### Exercise instructions
Output every line below exactly.

### Data lines
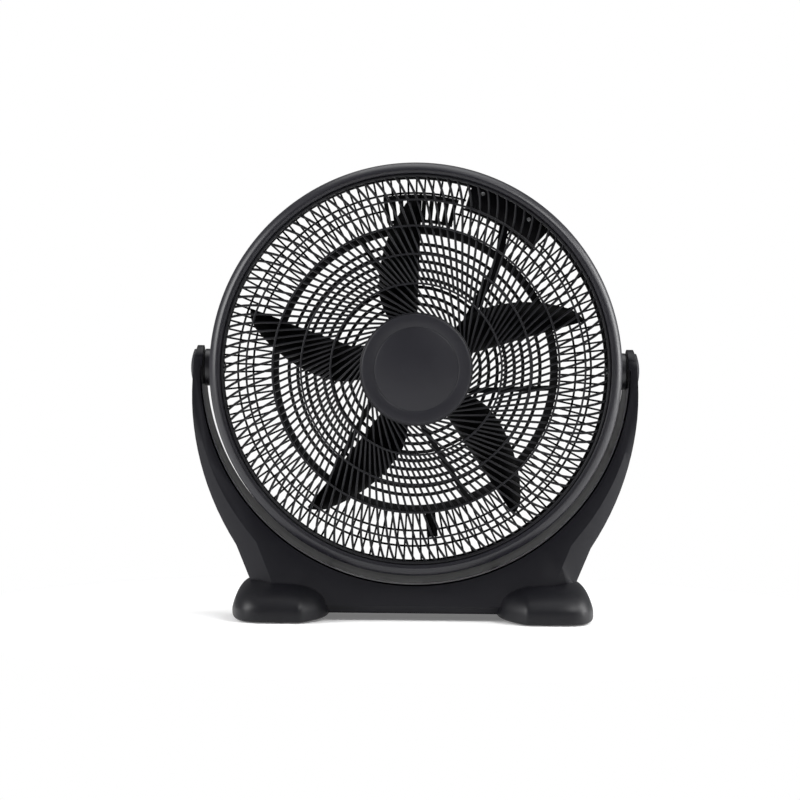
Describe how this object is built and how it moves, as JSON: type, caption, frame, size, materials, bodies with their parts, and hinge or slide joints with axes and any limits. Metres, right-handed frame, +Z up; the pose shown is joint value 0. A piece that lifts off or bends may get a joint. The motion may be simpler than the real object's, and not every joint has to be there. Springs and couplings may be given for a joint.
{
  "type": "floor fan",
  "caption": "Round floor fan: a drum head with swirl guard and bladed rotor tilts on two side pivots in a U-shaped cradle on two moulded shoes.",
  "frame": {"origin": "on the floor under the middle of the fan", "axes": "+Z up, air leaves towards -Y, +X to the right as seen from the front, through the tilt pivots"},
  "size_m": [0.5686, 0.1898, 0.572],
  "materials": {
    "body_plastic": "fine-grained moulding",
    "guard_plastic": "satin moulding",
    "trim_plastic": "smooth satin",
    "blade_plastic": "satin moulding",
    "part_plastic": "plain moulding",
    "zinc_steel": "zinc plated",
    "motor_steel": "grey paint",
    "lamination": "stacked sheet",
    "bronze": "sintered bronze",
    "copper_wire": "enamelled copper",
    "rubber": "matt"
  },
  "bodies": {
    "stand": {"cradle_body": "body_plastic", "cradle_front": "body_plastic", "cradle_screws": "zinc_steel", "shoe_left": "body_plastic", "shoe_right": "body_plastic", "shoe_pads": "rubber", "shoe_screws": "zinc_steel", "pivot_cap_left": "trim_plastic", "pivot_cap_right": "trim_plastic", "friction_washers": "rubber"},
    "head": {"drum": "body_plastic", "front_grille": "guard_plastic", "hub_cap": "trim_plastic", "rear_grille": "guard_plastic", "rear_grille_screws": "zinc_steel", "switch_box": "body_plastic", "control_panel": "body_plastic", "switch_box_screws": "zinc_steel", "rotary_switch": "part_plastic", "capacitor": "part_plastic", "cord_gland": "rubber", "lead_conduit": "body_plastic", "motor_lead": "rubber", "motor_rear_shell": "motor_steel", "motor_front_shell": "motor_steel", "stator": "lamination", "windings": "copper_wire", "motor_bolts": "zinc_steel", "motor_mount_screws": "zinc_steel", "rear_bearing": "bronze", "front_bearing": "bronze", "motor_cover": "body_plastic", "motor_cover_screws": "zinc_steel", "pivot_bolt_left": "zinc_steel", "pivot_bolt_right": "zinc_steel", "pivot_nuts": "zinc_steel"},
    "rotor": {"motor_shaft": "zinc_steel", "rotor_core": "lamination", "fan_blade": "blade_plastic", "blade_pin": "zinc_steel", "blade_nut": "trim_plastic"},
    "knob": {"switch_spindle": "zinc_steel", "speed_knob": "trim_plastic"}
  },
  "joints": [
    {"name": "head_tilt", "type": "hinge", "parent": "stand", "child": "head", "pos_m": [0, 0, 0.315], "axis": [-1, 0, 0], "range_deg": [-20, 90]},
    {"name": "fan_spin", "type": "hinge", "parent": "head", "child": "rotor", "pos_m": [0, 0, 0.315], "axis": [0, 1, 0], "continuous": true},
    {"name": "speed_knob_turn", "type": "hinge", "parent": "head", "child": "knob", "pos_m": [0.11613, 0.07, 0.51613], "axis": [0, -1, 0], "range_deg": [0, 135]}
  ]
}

### The output
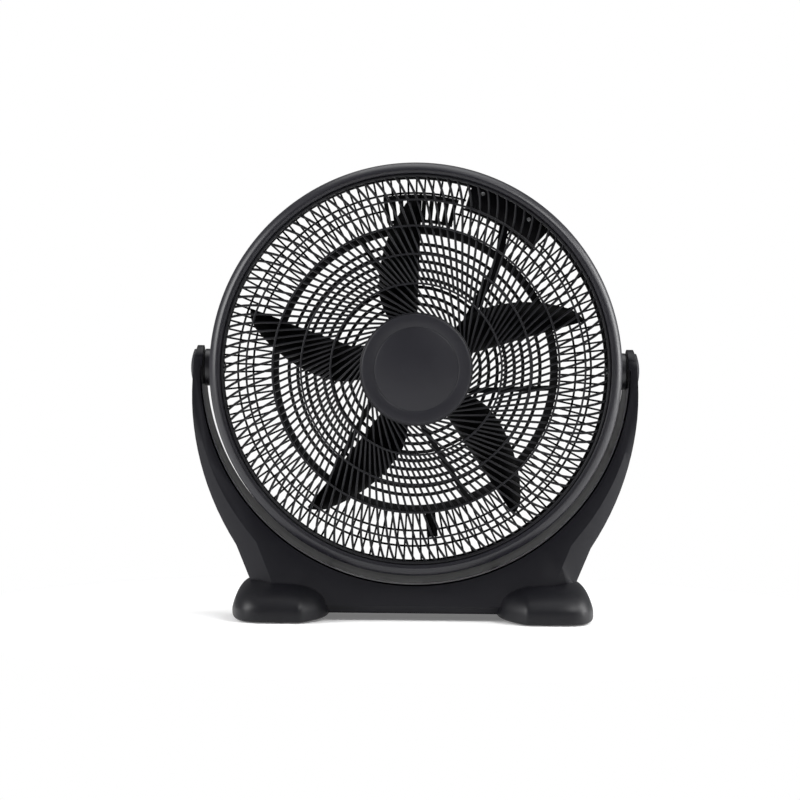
Describe how this object is built and how it moves, as JSON: type, caption, frame, size, materials, bodies with their parts, and hinge or slide joints with axes and any limits. Metres, right-handed frame, +Z up; the pose shown is joint value 0. A piece that lifts off or bends may get a joint. The motion may be simpler than the real object's, and not every joint has to be there. Springs and couplings may be given for a joint.
{
  "type": "floor fan",
  "caption": "Round floor fan: a drum head with swirl guard and bladed rotor tilts on two side pivots in a U-shaped cradle on two moulded shoes.",
  "frame": {"origin": "on the floor under the middle of the fan", "axes": "+Z up, air leaves towards -Y, +X to the right as seen from the front, through the tilt pivots"},
  "size_m": [0.5686, 0.1898, 0.572],
  "materials": {
    "body_plastic": "fine-grained moulding",
    "guard_plastic": "satin moulding",
    "trim_plastic": "smooth satin",
    "blade_plastic": "satin moulding",
    "part_plastic": "plain moulding",
    "zinc_steel": "zinc plated",
    "motor_steel": "grey paint",
    "lamination": "stacked sheet",
    "bronze": "sintered bronze",
    "copper_wire": "enamelled copper",
    "rubber": "matt"
  },
  "bodies": {
    "stand": {"cradle_body": "body_plastic", "cradle_front": "body_plastic", "cradle_screws": "zinc_steel", "shoe_left": "body_plastic", "shoe_right": "body_plastic", "shoe_pads": "rubber", "shoe_screws": "zinc_steel", "pivot_cap_left": "trim_plastic", "pivot_cap_right": "trim_plastic", "friction_washers": "rubber"},
    "head": {"drum": "body_plastic", "front_grille": "guard_plastic", "hub_cap": "trim_plastic", "rear_grille": "guard_plastic", "rear_grille_screws": "zinc_steel", "switch_box": "body_plastic", "control_panel": "body_plastic", "switch_box_screws": "zinc_steel", "rotary_switch": "part_plastic", "capacitor": "part_plastic", "cord_gland": "rubber", "lead_conduit": "body_plastic", "motor_lead": "rubber", "motor_rear_shell": "motor_steel", "motor_front_shell": "motor_steel", "stator": "lamination", "windings": "copper_wire", "motor_bolts": "zinc_steel", "motor_mount_screws": "zinc_steel", "rear_bearing": "bronze", "front_bearing": "bronze", "motor_cover": "body_plastic", "motor_cover_screws": "zinc_steel", "pivot_bolt_left": "zinc_steel", "pivot_bolt_right": "zinc_steel", "pivot_nuts": "zinc_steel"},
    "rotor": {"motor_shaft": "zinc_steel", "rotor_core": "lamination", "fan_blade": "blade_plastic", "blade_pin": "zinc_steel", "blade_nut": "trim_plastic"},
    "knob": {"switch_spindle": "zinc_steel", "speed_knob": "trim_plastic"}
  },
  "joints": [
    {"name": "head_tilt", "type": "hinge", "parent": "stand", "child": "head", "pos_m": [0, 0, 0.315], "axis": [-1, 0, 0], "range_deg": [-20, 90]},
    {"name": "fan_spin", "type": "hinge", "parent": "head", "child": "rotor", "pos_m": [0, 0, 0.315], "axis": [0, 1, 0], "continuous": true},
    {"name": "speed_knob_turn", "type": "hinge", "parent": "head", "child": "knob", "pos_m": [0.11613, 0.07, 0.51613], "axis": [0, -1, 0], "range_deg": [0, 135]}
  ]
}